Data entries:
--------

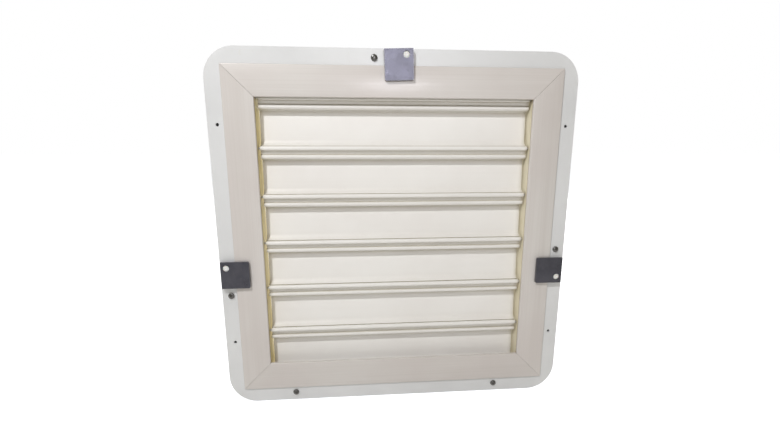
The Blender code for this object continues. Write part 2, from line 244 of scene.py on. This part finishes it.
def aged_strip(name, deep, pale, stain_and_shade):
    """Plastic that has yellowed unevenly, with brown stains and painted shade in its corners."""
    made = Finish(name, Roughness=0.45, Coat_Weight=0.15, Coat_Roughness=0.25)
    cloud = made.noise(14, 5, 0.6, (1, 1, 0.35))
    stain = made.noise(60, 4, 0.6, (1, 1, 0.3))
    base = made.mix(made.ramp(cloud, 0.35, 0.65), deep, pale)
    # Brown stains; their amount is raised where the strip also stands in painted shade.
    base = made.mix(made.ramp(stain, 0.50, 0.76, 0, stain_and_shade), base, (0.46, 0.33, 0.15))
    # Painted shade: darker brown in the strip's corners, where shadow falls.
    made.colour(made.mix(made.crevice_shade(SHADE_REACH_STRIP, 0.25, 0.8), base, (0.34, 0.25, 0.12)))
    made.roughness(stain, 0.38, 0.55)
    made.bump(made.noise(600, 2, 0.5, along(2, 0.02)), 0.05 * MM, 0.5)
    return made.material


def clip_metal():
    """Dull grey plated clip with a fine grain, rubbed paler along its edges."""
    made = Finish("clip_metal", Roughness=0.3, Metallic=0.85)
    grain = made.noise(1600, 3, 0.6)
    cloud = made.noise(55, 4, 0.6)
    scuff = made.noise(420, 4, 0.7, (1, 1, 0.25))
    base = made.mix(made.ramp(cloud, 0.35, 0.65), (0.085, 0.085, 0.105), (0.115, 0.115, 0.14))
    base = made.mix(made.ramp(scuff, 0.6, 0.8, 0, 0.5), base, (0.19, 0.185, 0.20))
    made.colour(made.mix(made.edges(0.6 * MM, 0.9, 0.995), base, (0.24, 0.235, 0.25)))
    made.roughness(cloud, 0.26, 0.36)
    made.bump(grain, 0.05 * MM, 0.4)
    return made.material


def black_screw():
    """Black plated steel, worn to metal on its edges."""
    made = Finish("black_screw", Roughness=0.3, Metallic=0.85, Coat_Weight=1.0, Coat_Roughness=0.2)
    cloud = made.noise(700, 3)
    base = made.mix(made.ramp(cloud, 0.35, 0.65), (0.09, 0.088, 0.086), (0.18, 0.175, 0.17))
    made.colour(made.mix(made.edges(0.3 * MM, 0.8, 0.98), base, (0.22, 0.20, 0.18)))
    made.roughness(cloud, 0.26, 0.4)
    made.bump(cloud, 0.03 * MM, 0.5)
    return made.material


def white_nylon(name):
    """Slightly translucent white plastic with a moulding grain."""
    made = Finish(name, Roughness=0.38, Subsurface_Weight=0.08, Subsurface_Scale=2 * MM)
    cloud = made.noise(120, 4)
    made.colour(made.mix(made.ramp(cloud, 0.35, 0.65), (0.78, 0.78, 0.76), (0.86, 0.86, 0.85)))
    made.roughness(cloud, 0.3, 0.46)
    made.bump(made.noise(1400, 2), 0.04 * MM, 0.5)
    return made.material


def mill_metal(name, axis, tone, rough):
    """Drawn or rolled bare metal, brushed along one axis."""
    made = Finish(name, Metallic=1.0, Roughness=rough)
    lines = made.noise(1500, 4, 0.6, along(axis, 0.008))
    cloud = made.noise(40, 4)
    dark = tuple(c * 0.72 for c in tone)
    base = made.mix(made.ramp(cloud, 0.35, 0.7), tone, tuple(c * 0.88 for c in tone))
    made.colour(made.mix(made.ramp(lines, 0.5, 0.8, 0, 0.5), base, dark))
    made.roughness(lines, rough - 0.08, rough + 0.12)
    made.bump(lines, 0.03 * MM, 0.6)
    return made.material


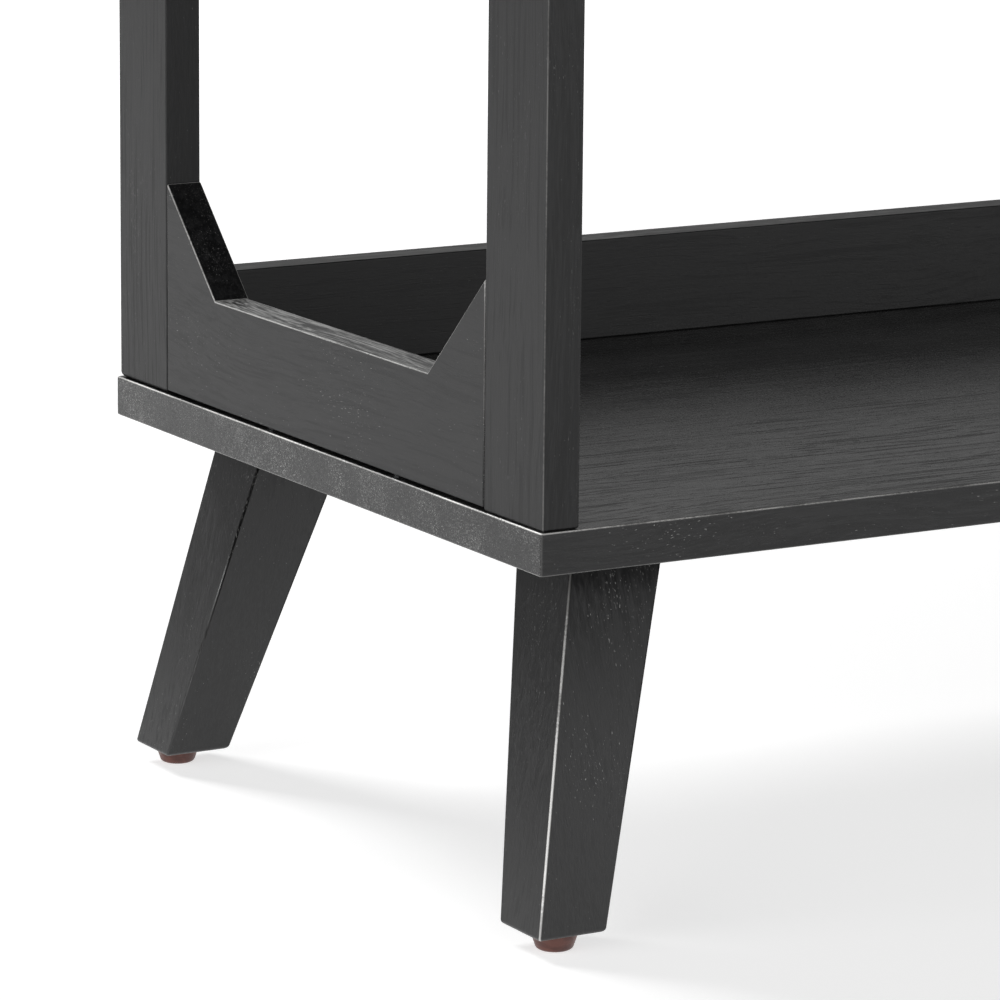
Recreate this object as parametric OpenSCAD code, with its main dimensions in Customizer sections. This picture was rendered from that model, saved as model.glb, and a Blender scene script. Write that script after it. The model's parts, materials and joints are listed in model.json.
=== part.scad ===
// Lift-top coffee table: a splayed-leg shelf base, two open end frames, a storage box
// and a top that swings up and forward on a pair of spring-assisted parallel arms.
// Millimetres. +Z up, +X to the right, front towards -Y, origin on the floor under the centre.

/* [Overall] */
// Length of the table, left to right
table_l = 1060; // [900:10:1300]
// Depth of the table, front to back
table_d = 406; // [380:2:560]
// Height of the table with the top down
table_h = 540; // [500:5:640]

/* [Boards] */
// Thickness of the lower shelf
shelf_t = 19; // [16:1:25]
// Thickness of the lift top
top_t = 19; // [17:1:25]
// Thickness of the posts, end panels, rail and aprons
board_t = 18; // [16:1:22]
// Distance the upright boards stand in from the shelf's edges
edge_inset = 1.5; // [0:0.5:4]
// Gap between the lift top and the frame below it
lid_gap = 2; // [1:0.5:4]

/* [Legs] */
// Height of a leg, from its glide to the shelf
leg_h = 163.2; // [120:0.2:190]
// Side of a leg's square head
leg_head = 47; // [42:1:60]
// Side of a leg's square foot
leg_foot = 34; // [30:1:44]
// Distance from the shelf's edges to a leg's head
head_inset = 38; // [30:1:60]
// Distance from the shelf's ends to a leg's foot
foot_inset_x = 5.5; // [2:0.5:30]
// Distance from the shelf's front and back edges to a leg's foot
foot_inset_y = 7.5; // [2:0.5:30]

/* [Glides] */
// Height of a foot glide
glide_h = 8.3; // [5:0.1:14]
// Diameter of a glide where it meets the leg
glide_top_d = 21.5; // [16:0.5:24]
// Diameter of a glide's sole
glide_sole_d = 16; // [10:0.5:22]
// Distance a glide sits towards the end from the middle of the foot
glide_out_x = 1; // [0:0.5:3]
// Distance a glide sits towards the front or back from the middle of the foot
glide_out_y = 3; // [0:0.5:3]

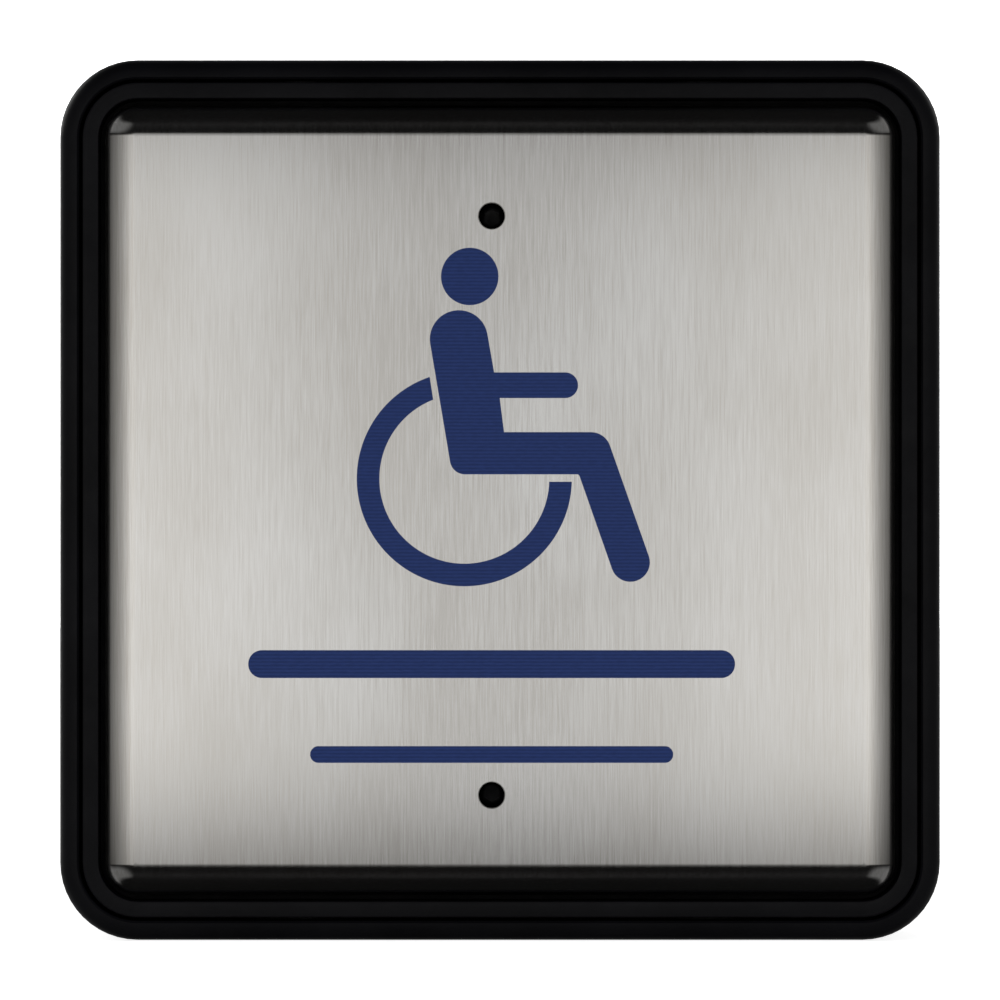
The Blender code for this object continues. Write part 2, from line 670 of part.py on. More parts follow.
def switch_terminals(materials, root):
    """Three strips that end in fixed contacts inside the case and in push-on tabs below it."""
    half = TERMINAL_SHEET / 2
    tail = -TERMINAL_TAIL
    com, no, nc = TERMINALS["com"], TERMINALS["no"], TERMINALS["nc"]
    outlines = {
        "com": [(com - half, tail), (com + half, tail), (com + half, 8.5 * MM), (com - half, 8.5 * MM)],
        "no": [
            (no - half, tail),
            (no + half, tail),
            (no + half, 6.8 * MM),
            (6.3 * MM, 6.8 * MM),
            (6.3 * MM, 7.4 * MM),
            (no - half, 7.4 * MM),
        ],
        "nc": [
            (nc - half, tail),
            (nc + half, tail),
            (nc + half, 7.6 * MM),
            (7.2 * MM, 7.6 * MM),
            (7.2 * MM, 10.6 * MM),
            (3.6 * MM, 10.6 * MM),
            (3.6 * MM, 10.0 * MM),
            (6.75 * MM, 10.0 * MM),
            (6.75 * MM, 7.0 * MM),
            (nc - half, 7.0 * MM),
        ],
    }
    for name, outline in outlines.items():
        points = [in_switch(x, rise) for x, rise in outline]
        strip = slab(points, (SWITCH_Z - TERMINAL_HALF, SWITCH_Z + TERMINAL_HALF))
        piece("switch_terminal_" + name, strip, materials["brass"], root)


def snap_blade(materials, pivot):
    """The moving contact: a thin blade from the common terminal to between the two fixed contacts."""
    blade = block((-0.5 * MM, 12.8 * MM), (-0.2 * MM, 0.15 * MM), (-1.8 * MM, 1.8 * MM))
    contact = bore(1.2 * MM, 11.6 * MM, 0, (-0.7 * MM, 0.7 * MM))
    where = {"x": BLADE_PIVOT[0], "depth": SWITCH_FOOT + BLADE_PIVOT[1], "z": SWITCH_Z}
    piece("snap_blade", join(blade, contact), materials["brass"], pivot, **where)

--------

Exercise aim: Extract the data in full. Keep it word for word.

Final result:
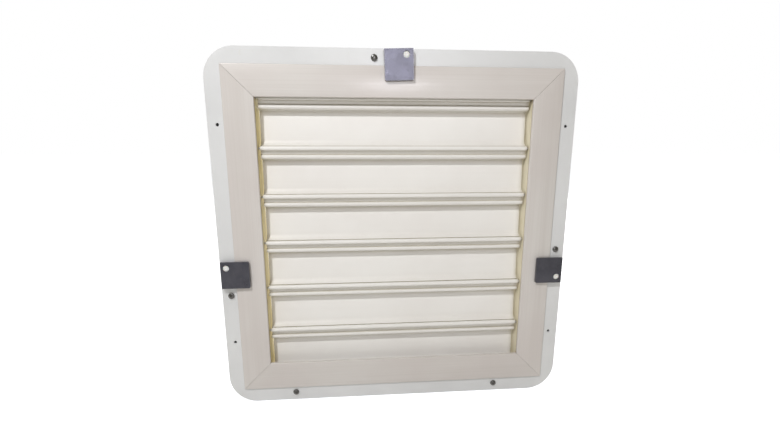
The Blender code for this object continues. Write part 2, from line 244 of scene.py on. This part finishes it.
def aged_strip(name, deep, pale, stain_and_shade):
    """Plastic that has yellowed unevenly, with brown stains and painted shade in its corners."""
    made = Finish(name, Roughness=0.45, Coat_Weight=0.15, Coat_Roughness=0.25)
    cloud = made.noise(14, 5, 0.6, (1, 1, 0.35))
    stain = made.noise(60, 4, 0.6, (1, 1, 0.3))
    base = made.mix(made.ramp(cloud, 0.35, 0.65), deep, pale)
    # Brown stains; their amount is raised where the strip also stands in painted shade.
    base = made.mix(made.ramp(stain, 0.50, 0.76, 0, stain_and_shade), base, (0.46, 0.33, 0.15))
    # Painted shade: darker brown in the strip's corners, where shadow falls.
    made.colour(made.mix(made.crevice_shade(SHADE_REACH_STRIP, 0.25, 0.8), base, (0.34, 0.25, 0.12)))
    made.roughness(stain, 0.38, 0.55)
    made.bump(made.noise(600, 2, 0.5, along(2, 0.02)), 0.05 * MM, 0.5)
    return made.material


def clip_metal():
    """Dull grey plated clip with a fine grain, rubbed paler along its edges."""
    made = Finish("clip_metal", Roughness=0.3, Metallic=0.85)
    grain = made.noise(1600, 3, 0.6)
    cloud = made.noise(55, 4, 0.6)
    scuff = made.noise(420, 4, 0.7, (1, 1, 0.25))
    base = made.mix(made.ramp(cloud, 0.35, 0.65), (0.085, 0.085, 0.105), (0.115, 0.115, 0.14))
    base = made.mix(made.ramp(scuff, 0.6, 0.8, 0, 0.5), base, (0.19, 0.185, 0.20))
    made.colour(made.mix(made.edges(0.6 * MM, 0.9, 0.995), base, (0.24, 0.235, 0.25)))
    made.roughness(cloud, 0.26, 0.36)
    made.bump(grain, 0.05 * MM, 0.4)
    return made.material


def black_screw():
    """Black plated steel, worn to metal on its edges."""
    made = Finish("black_screw", Roughness=0.3, Metallic=0.85, Coat_Weight=1.0, Coat_Roughness=0.2)
    cloud = made.noise(700, 3)
    base = made.mix(made.ramp(cloud, 0.35, 0.65), (0.09, 0.088, 0.086), (0.18, 0.175, 0.17))
    made.colour(made.mix(made.edges(0.3 * MM, 0.8, 0.98), base, (0.22, 0.20, 0.18)))
    made.roughness(cloud, 0.26, 0.4)
    made.bump(cloud, 0.03 * MM, 0.5)
    return made.material


def white_nylon(name):
    """Slightly translucent white plastic with a moulding grain."""
    made = Finish(name, Roughness=0.38, Subsurface_Weight=0.08, Subsurface_Scale=2 * MM)
    cloud = made.noise(120, 4)
    made.colour(made.mix(made.ramp(cloud, 0.35, 0.65), (0.78, 0.78, 0.76), (0.86, 0.86, 0.85)))
    made.roughness(cloud, 0.3, 0.46)
    made.bump(made.noise(1400, 2), 0.04 * MM, 0.5)
    return made.material


def mill_metal(name, axis, tone, rough):
    """Drawn or rolled bare metal, brushed along one axis."""
    made = Finish(name, Metallic=1.0, Roughness=rough)
    lines = made.noise(1500, 4, 0.6, along(axis, 0.008))
    cloud = made.noise(40, 4)
    dark = tuple(c * 0.72 for c in tone)
    base = made.mix(made.ramp(cloud, 0.35, 0.7), tone, tuple(c * 0.88 for c in tone))
    made.colour(made.mix(made.ramp(lines, 0.5, 0.8, 0, 0.5), base, dark))
    made.roughness(lines, rough - 0.08, rough + 0.12)
    made.bump(lines, 0.03 * MM, 0.6)
    return made.material


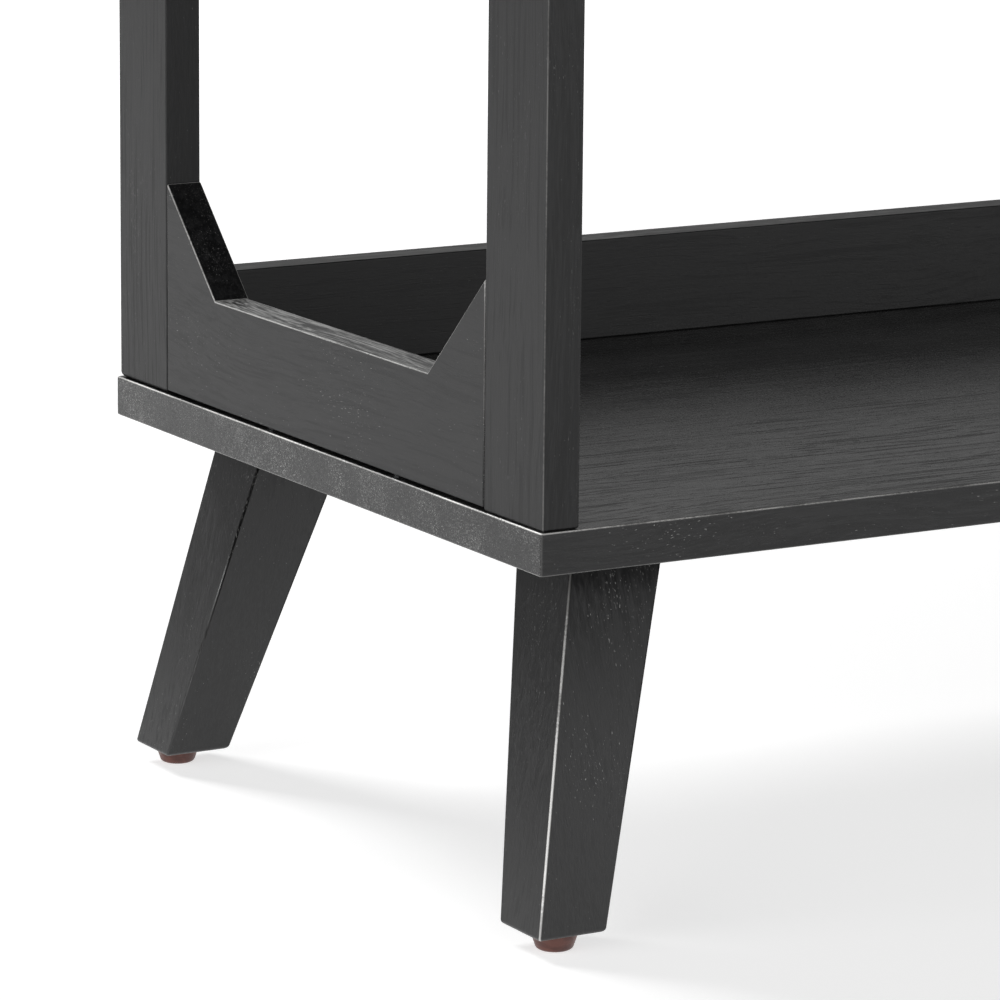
Recreate this object as parametric OpenSCAD code, with its main dimensions in Customizer sections. This picture was rendered from that model, saved as model.glb, and a Blender scene script. Write that script after it. The model's parts, materials and joints are listed in model.json.
=== part.scad ===
// Lift-top coffee table: a splayed-leg shelf base, two open end frames, a storage box
// and a top that swings up and forward on a pair of spring-assisted parallel arms.
// Millimetres. +Z up, +X to the right, front towards -Y, origin on the floor under the centre.

/* [Overall] */
// Length of the table, left to right
table_l = 1060; // [900:10:1300]
// Depth of the table, front to back
table_d = 406; // [380:2:560]
// Height of the table with the top down
table_h = 540; // [500:5:640]

/* [Boards] */
// Thickness of the lower shelf
shelf_t = 19; // [16:1:25]
// Thickness of the lift top
top_t = 19; // [17:1:25]
// Thickness of the posts, end panels, rail and aprons
board_t = 18; // [16:1:22]
// Distance the upright boards stand in from the shelf's edges
edge_inset = 1.5; // [0:0.5:4]
// Gap between the lift top and the frame below it
lid_gap = 2; // [1:0.5:4]

/* [Legs] */
// Height of a leg, from its glide to the shelf
leg_h = 163.2; // [120:0.2:190]
// Side of a leg's square head
leg_head = 47; // [42:1:60]
// Side of a leg's square foot
leg_foot = 34; // [30:1:44]
// Distance from the shelf's edges to a leg's head
head_inset = 38; // [30:1:60]
// Distance from the shelf's ends to a leg's foot
foot_inset_x = 5.5; // [2:0.5:30]
// Distance from the shelf's front and back edges to a leg's foot
foot_inset_y = 7.5; // [2:0.5:30]

/* [Glides] */
// Height of a foot glide
glide_h = 8.3; // [5:0.1:14]
// Diameter of a glide where it meets the leg
glide_top_d = 21.5; // [16:0.5:24]
// Diameter of a glide's sole
glide_sole_d = 16; // [10:0.5:22]
// Distance a glide sits towards the end from the middle of the foot
glide_out_x = 1; // [0:0.5:3]
// Distance a glide sits towards the front or back from the middle of the foot
glide_out_y = 3; // [0:0.5:3]

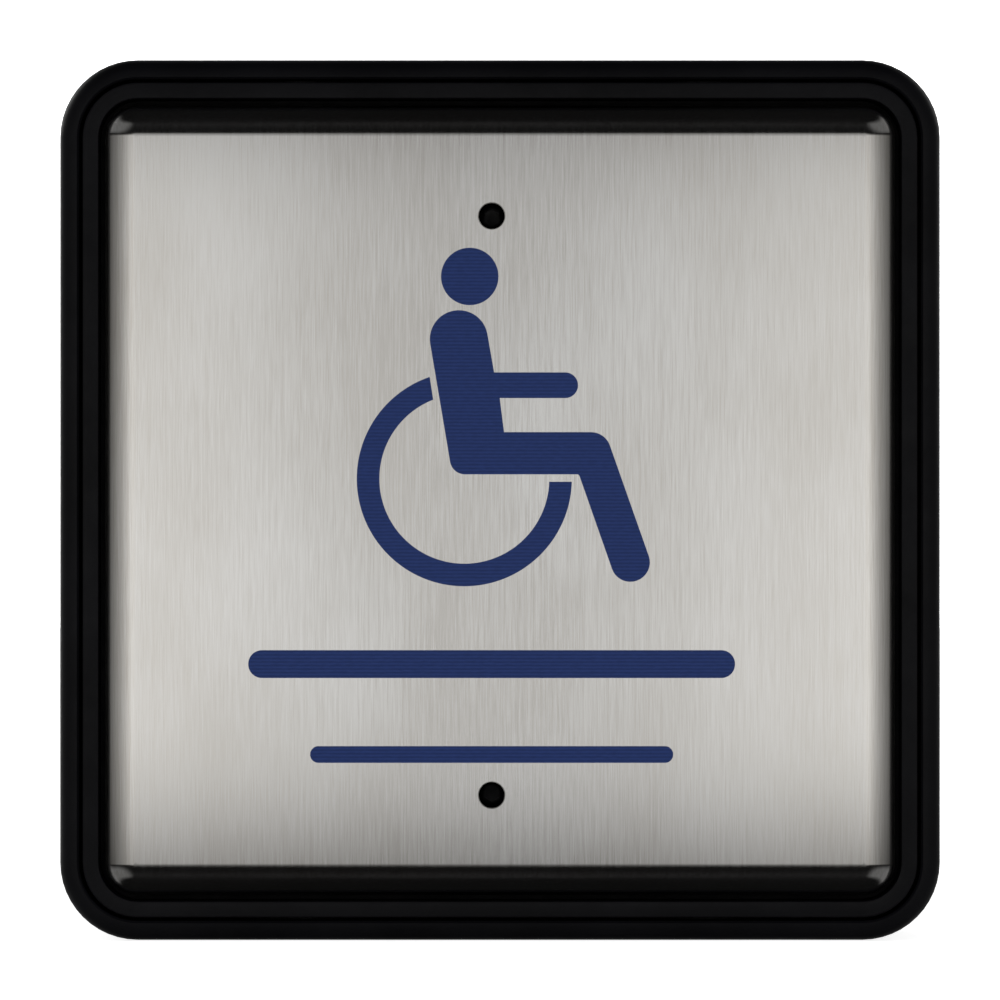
The Blender code for this object continues. Write part 2, from line 670 of part.py on. More parts follow.
def switch_terminals(materials, root):
    """Three strips that end in fixed contacts inside the case and in push-on tabs below it."""
    half = TERMINAL_SHEET / 2
    tail = -TERMINAL_TAIL
    com, no, nc = TERMINALS["com"], TERMINALS["no"], TERMINALS["nc"]
    outlines = {
        "com": [(com - half, tail), (com + half, tail), (com + half, 8.5 * MM), (com - half, 8.5 * MM)],
        "no": [
            (no - half, tail),
            (no + half, tail),
            (no + half, 6.8 * MM),
            (6.3 * MM, 6.8 * MM),
            (6.3 * MM, 7.4 * MM),
            (no - half, 7.4 * MM),
        ],
        "nc": [
            (nc - half, tail),
            (nc + half, tail),
            (nc + half, 7.6 * MM),
            (7.2 * MM, 7.6 * MM),
            (7.2 * MM, 10.6 * MM),
            (3.6 * MM, 10.6 * MM),
            (3.6 * MM, 10.0 * MM),
            (6.75 * MM, 10.0 * MM),
            (6.75 * MM, 7.0 * MM),
            (nc - half, 7.0 * MM),
        ],
    }
    for name, outline in outlines.items():
        points = [in_switch(x, rise) for x, rise in outline]
        strip = slab(points, (SWITCH_Z - TERMINAL_HALF, SWITCH_Z + TERMINAL_HALF))
        piece("switch_terminal_" + name, strip, materials["brass"], root)


def snap_blade(materials, pivot):
    """The moving contact: a thin blade from the common terminal to between the two fixed contacts."""
    blade = block((-0.5 * MM, 12.8 * MM), (-0.2 * MM, 0.15 * MM), (-1.8 * MM, 1.8 * MM))
    contact = bore(1.2 * MM, 11.6 * MM, 0, (-0.7 * MM, 0.7 * MM))
    where = {"x": BLADE_PIVOT[0], "depth": SWITCH_FOOT + BLADE_PIVOT[1], "z": SWITCH_Z}
    piece("snap_blade", join(blade, contact), materials["brass"], pivot, **where)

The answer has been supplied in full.